### Source data
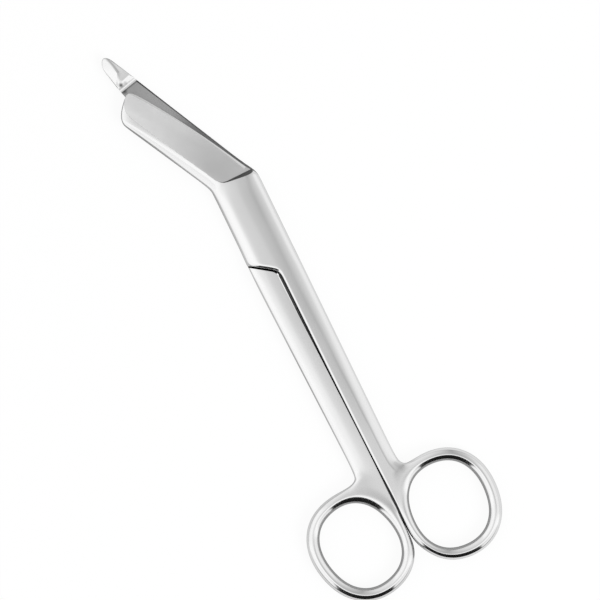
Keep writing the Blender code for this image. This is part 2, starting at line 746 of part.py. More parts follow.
def ground_cutter(half, outline, spine_lean, foot=None):
    """Grinds the outer face of a blade flat from the band along its spine down to its edge.

    The wheel leaves a sloping shoulder across the box, which turns off towards the spine, and another
    shoulder along the probe's foot if there is one.
    """
    _, left, right, _, _ = outline
    base = ahead(left(0.0), spine_lean + 90.0, SPINE_BAND)
    tip = ahead(left(1.0), spine_lean + 90.0, SPINE_BAND_AT_TIP)
    height = plane_through((*base, SPINE_HEIGHT), (*tip, SPINE_HEIGHT_AT_TIP),
                           (*right(0.5), LAP_GAP / 2 + EDGE_THICKNESS))
    top = BOX_THICKNESS
    run = 1.0 / math.tan(math.radians(GROUND_SHOULDER_SLOPE))
    lean = math.degrees(math.atan2(tip[0] - base[0], tip[1] - base[1]))
    far, across = foot or (ahead(tip, lean, 5.0 * CLEAR), 90.0)
    beside = ahead(base, lean - 90.0, SPINE_BAND)
    centre = (-GROUND_CORNER_REACH, GROUND_FACE_START + GROUND_CORNER_RADIUS)
    edges = [(ahead(centre, turn, GROUND_CORNER_RADIUS), turn) for turn in (-135.0, -150.0, -165.0, -180.0)]
    edges.insert(0, (meeting(edges[0][0], -45.0, beside, lean), -135.0))
    edges.append(((half.shank_reach + CLEAR, GROUND_FACE_START), -180.0))
    low = [point for point, _ in edges]
    high = [ahead(point, turn, (top - height(*point)) * run) for point, turn in edges]
    for side in ((half.shank_reach + 4.0 * CLEAR, 0.0), beside):
        corner = meeting(side, 0.0 if side is not beside else lean, far, across)
        low.append(corner)
        high.append(ahead(corner, across - 90.0, (top - height(*corner)) * run if foot else 0.0))
    return lofted(half.name + "_ground", [(*p, height(*p)) for p in low], [(*p, top) for p in high])


def honing_cutter(half, outline, lean):
    """Hones a narrow bevel along the cutting edge, which leans by this angle."""
    edge = [outline[2](k / HONING_STEPS) for k in range(HONING_STEPS + 1)]
    edge.append(ahead(edge[-1], lean, HONING_RUN_OUT))
    outside = [ahead(point, lean + 90.0, CLEAR) for point in edge]
    low = LAP_GAP / 2 + HONED_EDGE_THICKNESS
    rise = BOX_THICKNESS
    inside = [ahead(point, lean - 90.0, rise / math.tan(math.radians(HONING_ANGLE))) for point in edge]
    return lofted(half.name + "_honing", [(*p, low) for p in outside + edge[::-1]],
                  [(*p, low + rise) for p in outside + inside[::-1]])


def chamfer_cutter(half, outline, lean):
    """Breaks the lap face's edge along the spine, from the bend to the end of the blade."""
    _, left, _, _, _ = outline
    ends = [left(0.0), left(1.0)]
    outside = [ahead(point, lean - 90.0, CLEAR) for point in ends]
    low, high = LAP_GAP / 2 - SPINE_CHAMFER, LAP_GAP / 2 + 2.0 * SPINE_CHAMFER
    foot = LAP_GAP / 2 + SPINE_CHAMFER
    inner = [[ahead(point, lean + 90.0, foot - w) for point in ends] for w in (low, high)]
    return lofted(half.name + "_chamfer", [(*p, low) for p in inner[0] + outside[::-1]],
                  [(*p, high) for p in inner[1] + outside[::-1]])


def hollow_cutter(half, outline):
    """Scoops the blade's lap face a little hollow, so that the halves bear on their edges."""
    _, left, right, _, _ = outline
    near, far = mix(left(0.0), right(0.0), 0.5), mix(left(1.0), right(1.0), 0.5)
    centre = mix(left(0.5), right(0.5), 0.5)
    lean = math.atan2(far[0] - near[0], far[1] - near[1])
    width = math.dist(left(0.5), right(0.5)) * math.cos(lean)
    length = math.dist(near, far)
    overlap = HOLLOW_DEPTH / 5
    place = Matrix.Translation((*centre, LAP_GAP / 2 - overlap)) @ Matrix.Rotation(-lean, 4, "Z")
    size = Matrix.Diagonal((width / 2 - HOLLOW_MARGIN, length / 2 - HOLLOW_MARGIN,
                            HOLLOW_DEPTH + overlap, 1.0))
    shape = bmesh.new()
    bmesh.ops.create_uvsphere(shape, u_segments=20, v_segments=10, radius=1.0, matrix=place @ size)
    mesh = bpy.data.meshes.new(half.name + "_hollow")
    shape.to_mesh(mesh)
    shape.free()
    return mesh


def screw_profile(clearance):
    """The screw's outline in the rear half's frame, with this clearance all round it."""
    top = BOX_THICKNESS / 2 - SCREW_HEAD_SINK
    land = top - SCREW_HEAD_LAND
    return [(SCREW_HEAD_RADIUS + clearance, top + (CLEAR if clearance else 0.0)),
            (SCREW_HEAD_RADIUS + clearance, land),
            (SCREW_RADIUS + clearance, top - SCREW_HEAD_HEIGHT)]


def screw_mesh():
    end = -LAP_GAP / 2 - SCREW_GRIP
    profile = screw_profile(0.0) + [(SCREW_RADIUS, 0.0), (SCREW_END_RADIUS, 0.0),
                                    (SCREW_END_RADIUS, end + SCREW_END_CHAMFER),
                                    (SCREW_END_RADIUS - SCREW_END_CHAMFER, end)]
    return turned("pivot_screw", profile)


def slot_mesh():
    """The screwdriver slot, cut across the head at an odd angle, as a screw ends up when it is set."""
    top = BOX_THICKNESS / 2 - SCREW_HEAD_SINK
    half_length = SCREW_HEAD_RADIUS + CLEAR
    corners = [(-half_length, -SLOT_WIDTH / 2), (half_length, -SLOT_WIDTH / 2),
               (half_length, SLOT_WIDTH / 2), (-half_length, SLOT_WIDTH / 2)]
    return lofted("slot", [(*p, top - SLOT_DEPTH) for p in corners], [(*p, top + CLEAR) for p in corners])


def add_item(name, mesh, material, turned_over):
    item = bpy.data.objects.new(name, mesh)
    bpy.context.scene.collection.objects.link(item)
    item.location = (0.0, 0.0, -BOX_THICKNESS / 2)
    item.rotation_euler = (0.0, math.pi if turned_over else 0.0, 0.0)
    mesh.materials.append(material)
    return item


def cut(item, mesh, spin=0.0):
    """Cuts a mesh, given in the item's own frame, out of the item."""
    cutter = bpy.data.objects.new(mesh.name + "_cutter", mesh)
    bpy.context.scene.collection.objects.link(cutter)
    cutter.parent = item
    cutter.rotation_euler = (0.0, 0.0, spin)
    cutter.hide_render = True
    cutter.display_type = "WIRE"
    modifier = item.modifiers.new(mesh.name, "BOOLEAN")
    modifier.operation = "DIFFERENCE"
    modifier.solver = "EXACT"
    modifier.object = cutter


def add_half(half, blank, material, turned_over):
    item = add_item(half.name, blank.mesh(half.name), material, turned_over)
    surface = item.modifiers.new("forged_surface", "SUBSURF")
    surface.levels = SURFACE_LEVEL
    surface.render_levels = SURFACE_LEVEL
    item.modifiers.new("flat_facets", "TRIANGULATE")
    return item


def add_front_half():
    blank = Blank()
    outline = front_blade()
    add_ring(blank, FRONT)
    row = add_box(blank, FRONT, add_shank(blank, FRONT))
    add_blade(blank, FRONT, row, outline)
    item = add_half(FRONT, blank, steel("front_steel", (0.74, 0.75, 0.76), 0.16), False)
    past_nose = outline[2](1.0)[1] + CLEAR
    beyond = -outline[2](1.0)[0] + 2.0 * CLEAR
    wall = [(0.0, 0.0), (0.0, BOX_THICKNESS)]
    cut(item, lap_cutter(FRONT, (-beyond, past_nose), (beyond, past_nose), wall))
    cut(item, ground_cutter(FRONT, outline, -FRONT_SPINE_LEAN))
    cut(item, honing_cutter(FRONT, outline, -FRONT_EDGE_LEAN))
    cut(item, hollow_cutter(FRONT, outline))
    depth = LAP_GAP / 2 + SCREW_GRIP + 2.0 * SCREW_CLEARANCE
    radius = SCREW_END_RADIUS + SCREW_CLEARANCE
    cut(item, turned("screw_hole", [(radius, depth), (radius, -CLEAR)]))


def add_rear_half():
    blank = Blank()
    outline = rear_blade()
    add_ring(blank, REAR)
    row = add_box(blank, REAR, add_shank(blank, REAR))
    row = add_blade(blank, REAR, row, outline)
    add_probe(blank, row, outline)
    item = add_half(REAR, blank, steel("rear_steel", (0.74, 0.75, 0.76), 0.16), True)
    foot = probe_foot()
    across = 90.0 + PROBE_FOOT_SLANT
    far_left = meeting((-REAR.far_reach - CLEAR, 0.0), 0.0, foot, across)
    far_right = meeting((outline[2](1.0)[0] + CLEAR, 0.0), 0.0, foot, across)
    cut(item, lap_cutter(REAR, far_left, far_right, heel_profile()))
    cut(item, ground_cutter(REAR, outline, REAR_SPINE_LEAN, (foot, across)))
    cut(item, honing_cutter(REAR, outline, REAR_EDGE_LEAN))
    cut(item, chamfer_cutter(REAR, outline, REAR_SPINE_LEAN))
    cut(item, hollow_cutter(REAR, outline))
    seat = screw_profile(SCREW_CLEARANCE) + [(SCREW_RADIUS + SCREW_CLEARANCE, -CLEAR)]
    cut(item, turned("screw_seat", seat))


def add_pivot_screw():
    item = add_item("pivot_screw", screw_mesh(), steel("screw_steel", (0.70, 0.71, 0.72), 0.22), True)
    item.data.shade_smooth()
    item.data.set_sharp_from_angle(angle=math.radians(30.0))
    cut(item, slot_mesh(), spin=math.radians(35.0))


def main():
    clear_scene()
    add_front_half()
    add_rear_half()
    add_pivot_screw()


main()
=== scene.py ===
"""Angled bandage scissors, dressed: the two halves and the screw as smooth polished steel, with satin
ground faces. Each piece stands where its CAD node stands."""

import json
import math
from types import SimpleNamespace

import bmesh
import bpy
from mathutils import Matrix, Vector

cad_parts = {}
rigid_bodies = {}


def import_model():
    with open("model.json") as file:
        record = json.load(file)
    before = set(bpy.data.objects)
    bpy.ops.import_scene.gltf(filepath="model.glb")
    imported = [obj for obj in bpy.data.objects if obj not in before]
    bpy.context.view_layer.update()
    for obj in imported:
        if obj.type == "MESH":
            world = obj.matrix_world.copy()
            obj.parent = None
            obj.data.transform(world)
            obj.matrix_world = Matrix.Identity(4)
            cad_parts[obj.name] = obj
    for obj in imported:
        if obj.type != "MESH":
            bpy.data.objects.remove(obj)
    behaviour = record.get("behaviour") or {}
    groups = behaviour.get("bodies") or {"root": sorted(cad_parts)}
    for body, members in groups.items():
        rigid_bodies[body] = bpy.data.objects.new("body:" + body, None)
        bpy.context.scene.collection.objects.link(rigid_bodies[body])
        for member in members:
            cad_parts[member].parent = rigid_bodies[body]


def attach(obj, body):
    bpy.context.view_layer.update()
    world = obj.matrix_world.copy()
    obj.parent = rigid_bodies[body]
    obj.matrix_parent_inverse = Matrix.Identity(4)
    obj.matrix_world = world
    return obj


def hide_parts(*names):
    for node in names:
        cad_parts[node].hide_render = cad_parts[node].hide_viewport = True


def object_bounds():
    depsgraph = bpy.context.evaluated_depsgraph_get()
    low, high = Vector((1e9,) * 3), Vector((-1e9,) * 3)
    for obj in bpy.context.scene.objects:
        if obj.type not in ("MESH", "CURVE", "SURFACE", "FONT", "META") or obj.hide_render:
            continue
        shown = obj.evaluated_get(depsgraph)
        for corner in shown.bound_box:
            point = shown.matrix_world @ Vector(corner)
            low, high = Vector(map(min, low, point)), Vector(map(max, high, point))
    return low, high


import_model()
cad_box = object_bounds()

# Box, the thick part round the pivot. Left and right are seen from the front.
BOX_THICKNESS = 0.0050
BOX_END = 0.0090
LEFT_REACH = 0.0068
RIGHT_REACH = 0.0079
STEP_AT_SEAM = 0.0177
STEP_AT_SIDE = 0.0127
EDGE_SUPPORT = 0.0015
SOFT_BEVEL_WIDTH = 0.0026
SOFT_BEVEL_DROP = 0.0008
CROWN_RADIUS = 0.062
STEP_CORNER_REACH = 0.0025
FAR_COLUMN_SHARE = 0.35

# Running clearances between the halves. The seam between the shanks opens towards the step.
LAP_GAP = 0.0001
SEAM_GAP = 0.0002
SEAM_GAP_AT_STEP = 0.0010
SEAM_TAPER_LENGTH = 0.038
SHOULDER_GAP = 0.0003
SHOULDER_CORNER_RADIUS = 0.0030

# The seam's walls lean alike, so that it can't be looked through. Halfway up it lies left of the pivot.
SEAM_LEAN = 11.0
SEAM_SHIFT = 0.0005

# Shanks.
SHANK_THICKNESS = 0.0041
SHANK_START = 0.0200
SHANK_END = 0.0815
SHANK_WIDTH = 0.0074
SEAM_EDGE_LAND = 0.0009

# Finger rings.
RING_THICKNESS = 0.0042
RING_BAR = 0.00385
RING_SQUARENESS = 2.25
RING_THIN_SIDE = 188.0
RING_CONTACT = 0.8

# Blades. A lean is an angle from the shank's line, in degrees.
BEND_ROUND = 0.0025
FRONT_CORNER = 0.0112
FRONT_BEND = 0.0124
FRONT_SPINE_LEAN = 26.4
FRONT_SPINE_LENGTH = 0.0314
FRONT_EDGE_INSET = 0.0024
FRONT_EDGE_START = 0.0142
FRONT_EDGE_LEAN = 30.0
FRONT_EDGE_LENGTH = 0.0413
FRONT_EDGE_BELLY = 0.0008
NOSE_LEAN = 51.5
REAR_BEND = 0.0112
REAR_SPINE_LEAN = 25.6
REAR_EDGE_START = 0.0130
REAR_EDGE_LEAN = 15.8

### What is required
Starting with the line that contains "item.data.shade_smooth()", repeat each line exactly, and stop once the line that contains "record = json.load(file)" has been repeated.

### Solution to this task
    item.data.shade_smooth()
    item.data.set_sharp_from_angle(angle=math.radians(30.0))
    cut(item, slot_mesh(), spin=math.radians(35.0))


def main():
    clear_scene()
    add_front_half()
    add_rear_half()
    add_pivot_screw()


main()
=== scene.py ===
"""Angled bandage scissors, dressed: the two halves and the screw as smooth polished steel, with satin
ground faces. Each piece stands where its CAD node stands."""

import json
import math
from types import SimpleNamespace

import bmesh
import bpy
from mathutils import Matrix, Vector

cad_parts = {}
rigid_bodies = {}


def import_model():
    with open("model.json") as file:
        record = json.load(file)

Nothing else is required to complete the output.